• _TO BE DONE_
Will you return, word for word, only the lines from the top of the data below down to and including the one with "on it, and the"?

• _DATASET EXTRACT_
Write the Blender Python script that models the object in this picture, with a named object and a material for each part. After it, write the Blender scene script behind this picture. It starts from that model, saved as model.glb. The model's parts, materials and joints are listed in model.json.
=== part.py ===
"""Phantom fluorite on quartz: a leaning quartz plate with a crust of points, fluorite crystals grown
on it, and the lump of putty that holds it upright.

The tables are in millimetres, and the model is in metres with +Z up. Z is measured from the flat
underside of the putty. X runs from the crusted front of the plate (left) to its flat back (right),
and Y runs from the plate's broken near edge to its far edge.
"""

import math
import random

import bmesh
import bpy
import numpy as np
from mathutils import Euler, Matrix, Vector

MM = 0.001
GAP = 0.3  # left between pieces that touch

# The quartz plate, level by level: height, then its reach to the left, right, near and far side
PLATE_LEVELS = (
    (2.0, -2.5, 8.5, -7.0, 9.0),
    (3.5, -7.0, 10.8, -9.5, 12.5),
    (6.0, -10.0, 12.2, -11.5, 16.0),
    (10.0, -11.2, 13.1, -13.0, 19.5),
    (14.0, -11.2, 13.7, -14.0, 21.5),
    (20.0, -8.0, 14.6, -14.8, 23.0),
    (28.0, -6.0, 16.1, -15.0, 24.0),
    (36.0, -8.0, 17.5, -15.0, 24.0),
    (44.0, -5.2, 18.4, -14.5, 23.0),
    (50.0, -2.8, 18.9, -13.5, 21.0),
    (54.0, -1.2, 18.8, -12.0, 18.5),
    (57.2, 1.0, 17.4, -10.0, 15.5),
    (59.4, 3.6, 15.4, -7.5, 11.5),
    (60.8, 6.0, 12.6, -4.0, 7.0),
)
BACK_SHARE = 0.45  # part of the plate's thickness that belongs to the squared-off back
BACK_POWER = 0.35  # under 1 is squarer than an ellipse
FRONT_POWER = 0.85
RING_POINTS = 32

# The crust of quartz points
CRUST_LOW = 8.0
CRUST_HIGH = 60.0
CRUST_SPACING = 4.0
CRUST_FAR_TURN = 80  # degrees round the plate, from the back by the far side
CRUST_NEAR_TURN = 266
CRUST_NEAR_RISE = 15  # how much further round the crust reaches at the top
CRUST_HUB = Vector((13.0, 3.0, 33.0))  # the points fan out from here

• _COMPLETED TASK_
Write the Blender Python script that models the object in this picture, with a named object and a material for each part. After it, write the Blender scene script behind this picture. It starts from that model, saved as model.glb. The model's parts, materials and joints are listed in model.json.
=== part.py ===
"""Phantom fluorite on quartz: a leaning quartz plate with a crust of points, fluorite crystals grown
on it, and the lump of putty that holds it upright.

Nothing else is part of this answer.